Amazing, wow, I am in the Jungle at night! Finally I started to relax and tried to keep up the pace of the front guard. I had my head torch on and it was getting darker and darker. While listening to the sound of the night I realised that on the ground so many little spider were looking up to me. Unbelievable I never would have seen them during day time. The light of the head torch was reflected in the eyes of each spider, in different sizes them coming out of their hidden places. I was amazed and adrenaline pumped though my veins. Oh, yes that’s what I was looking for during my Jungle experience.

This was the best decision I made! I nearly forgot that I was already 12 hours on my feet and still had more than 2 to go. But hey, it’s worth it. And there it was; the front guard spotted a huge tarantula spider in a hole.  Beautiful! Don’t get me wrong I am not a fan of spiders, but that’s the wildlife I wanted to see here!

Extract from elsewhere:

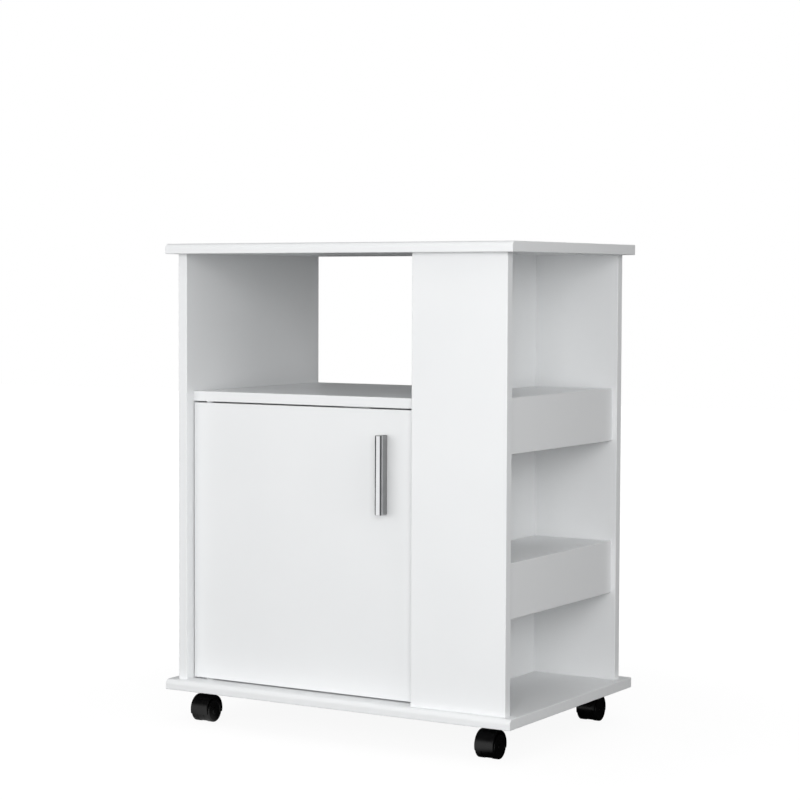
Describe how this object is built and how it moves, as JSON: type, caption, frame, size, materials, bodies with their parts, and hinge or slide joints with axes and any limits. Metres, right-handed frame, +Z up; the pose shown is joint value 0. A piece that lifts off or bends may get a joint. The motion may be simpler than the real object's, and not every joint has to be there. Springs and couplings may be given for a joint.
{
  "type": "microwave cabinet",
  "caption": "White kitchen cabinet on castors with an open appliance compartment over a hinged door and a side column of shelves that is open to the right.",
  "frame": {"origin": "on the floor, under the middle of the top panel", "axes": "+Z up, +Y to the back, +X to the right seen from the front"},
  "size_m": [0.58, 0.395, 0.715],
  "materials": {
    "white_melamine": "satin white melamine on particleboard",
    "white_hardboard": "white lacquered hardboard",
    "chrome": "polished chrome plating",
    "zinc_plated_steel": "bright zinc plating",
    "cast_zinc": "die-cast zinc, as cast",
    "white_nylon": "moulded white nylon",
    "black_plastic": "moulded black nylon, semi-gloss",
    "ferrite": "sintered ferrite, matt",
    "beech": "raw beech"
  },
  "bodies": {
    "cabinet": {"top_panel": "white_melamine", "bottom_panel": "white_melamine", "left_side_panel": "white_melamine", "partition_panel": "white_melamine", "column_front_panel": "white_melamine", "column_back_panel": "white_melamine", "main_shelf": "white_melamine", "upper_column_shelf": "white_melamine", "lower_column_shelf": "white_melamine", "upper_fascia": "white_melamine", "lower_fascia": "white_melamine", "back_board": "white_hardboard", "back_board_nails": "zinc_plated_steel", "cam_locks": "cast_zinc", "cam_bolts": "zinc_plated_steel", "cam_caps": "white_nylon", "wooden_dowels": "beech", "base_screws": "zinc_plated_steel", "upper_pivot_bush": "white_nylon", "lower_pivot_bush": "white_nylon", "catch_housing": "white_nylon", "catch_magnet": "ferrite", "catch_screws": "zinc_plated_steel", "castor_plates": "zinc_plated_steel", "castor_kingpins": "zinc_plated_steel", "castor_screws": "zinc_plated_steel"},
    "door": {"door": "white_melamine", "door_handle": "chrome", "handle_screws": "zinc_plated_steel", "upper_pivot_pin": "zinc_plated_steel", "lower_pivot_pin": "zinc_plated_steel", "catch_strike": "zinc_plated_steel", "strike_screw": "zinc_plated_steel"},
    "front_left_castor": {"front_left_castor_housing": "black_plastic", "front_left_castor_axle": "zinc_plated_steel"},
    "front_left_castor_left_wheel": {"front_left_castor_left_wheel": "black_plastic"},
    "front_left_castor_right_wheel": {"front_left_castor_right_wheel": "black_plastic"},
    "front_right_castor": {"front_right_castor_housing": "black_plastic", "front_right_castor_axle": "zinc_plated_steel"},
    "front_right_castor_left_wheel": {"front_right_castor_left_wheel": "black_plastic"},
    "front_right_castor_right_wheel": {"front_right_castor_right_wheel": "black_plastic"},
    "rear_left_castor": {"rear_left_castor_housing": "black_plastic", "rear_left_castor_axle": "zinc_plated_steel"},
    "rear_left_castor_left_wheel": {"rear_left_castor_left_wheel": "black_plastic"},
    "rear_left_castor_right_wheel": {"rear_left_castor_right_wheel": "black_plastic"},
    "rear_right_castor": {"rear_right_castor_housing": "black_plastic", "rear_right_castor_axle": "zinc_plated_steel"},
    "rear_right_castor_left_wheel": {"rear_right_castor_left_wheel": "black_plastic"},
    "rear_right_castor_right_wheel": {"rear_right_castor_right_wheel": "black_plastic"}
  },
  "joints": [
    {"name": "door_swing", "type": "hinge", "parent": "cabinet", "child": "door", "pos_m": [-0.234, -0.159, 0.2725], "axis": [0, 0, -1], "range_deg": [0, 110]},
    {"name": "front_left_castor_swivel", "type": "hinge", "parent": "cabinet", "child": "front_left_castor", "pos_m": [-0.241, -0.1485, 0.045], "axis": [0, 0, 1], "continuous": true},
    {"name": "front_left_castor_left_wheel_spin", "type": "hinge", "parent": "front_left_castor", "child": "front_left_castor_left_wheel", "pos_m": [-0.2518, -0.161, 0.017], "axis": [1, 0, 0], "continuous": true},
    {"name": "front_left_castor_right_wheel_spin", "type": "hinge", "parent": "front_left_castor", "child": "front_left_castor_right_wheel", "pos_m": [-0.2302, -0.161, 0.017], "axis": [1, 0, 0], "continuous": true},
    {"name": "front_right_castor_swivel", "type": "hinge", "parent": "cabinet", "child": "front_right_castor", "pos_m": [0.241, -0.1485, 0.045], "axis": [0, 0, 1], "continuous": true},
    {"name": "front_right_castor_left_wheel_spin", "type": "hinge", "parent": "front_right_castor", "child": "front_right_castor_left_wheel", "pos_m": [0.2302, -0.161, 0.017], "axis": [1, 0, 0], "continuous": true},
    {"name": "front_right_castor_right_wheel_spin", "type": "hinge", "parent": "front_right_castor", "child": "front_right_castor_right_wheel", "pos_m": [0.2518, -0.161, 0.017], "axis": [1, 0, 0], "continuous": true},
    {"name": "rear_left_castor_swivel", "type": "hinge", "parent": "cabinet", "child": "rear_left_castor", "pos_m": [-0.241, 0.1485, 0.045], "axis": [0, 0, 1], "continuous": true},
    {"name": "rear_left_castor_left_wheel_spin", "type": "hinge", "parent": "rear_left_castor", "child": "rear_left_castor_left_wheel", "pos_m": [-0.2518, 0.161, 0.017], "axis": [1, 0, 0], "continuous": true},
    {"name": "rear_left_castor_right_wheel_spin", "type": "hinge", "parent": "rear_left_castor", "child": "rear_left_castor_right_wheel", "pos_m": [-0.2302, 0.161, 0.017], "axis": [1, 0, 0], "continuous": true},
    {"name": "rear_right_castor_swivel", "type": "hinge", "parent": "cabinet", "child": "rear_right_castor", "pos_m": [0.241, 0.1485, 0.045], "axis": [0, 0, 1], "continuous": true},
    {"name": "rear_right_castor_left_wheel_spin", "type": "hinge", "parent": "rear_right_castor", "child": "rear_right_castor_left_wheel", "pos_m": [0.2302, 0.161, 0.017], "axis": [1, 0, 0], "continuous": true},
    {"name": "rear_right_castor_right_wheel_spin", "type": "hinge", "parent": "rear_right_castor", "child": "rear_right_castor_right_wheel", "pos_m": [0.2518, 0.161, 0.017], "axis": [1, 0, 0], "continuous": true}
  ]
}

Spider: Acanthoscurria geniculata

One hill to climb and then running flat to the base camp, we managed the 7 km in just 2,5 hours. My “sweep team” was great! One in the front and 3 behind me and they were singing their local rescue songs. Oh, what a night.

And when I finally arrived, after more than 14 hours on my feet, and reached the finish line, I was just happy! Light on me, camera on, so many people waited at the finish line and cheered for me. I felt like a movie star winning the race! But there was another day to go.

My team supported me and while they were hanging up my hammock and preparing my food I headed over to the doctor for a quick check up. My feet hurt from walking but other than that I was happy healthy and only tired.

No injuries, only one blister and I already was mentally ready for the next/last day.

A dead poisones snake was found by the “sweep team” and handed over to the next check point by a competitor.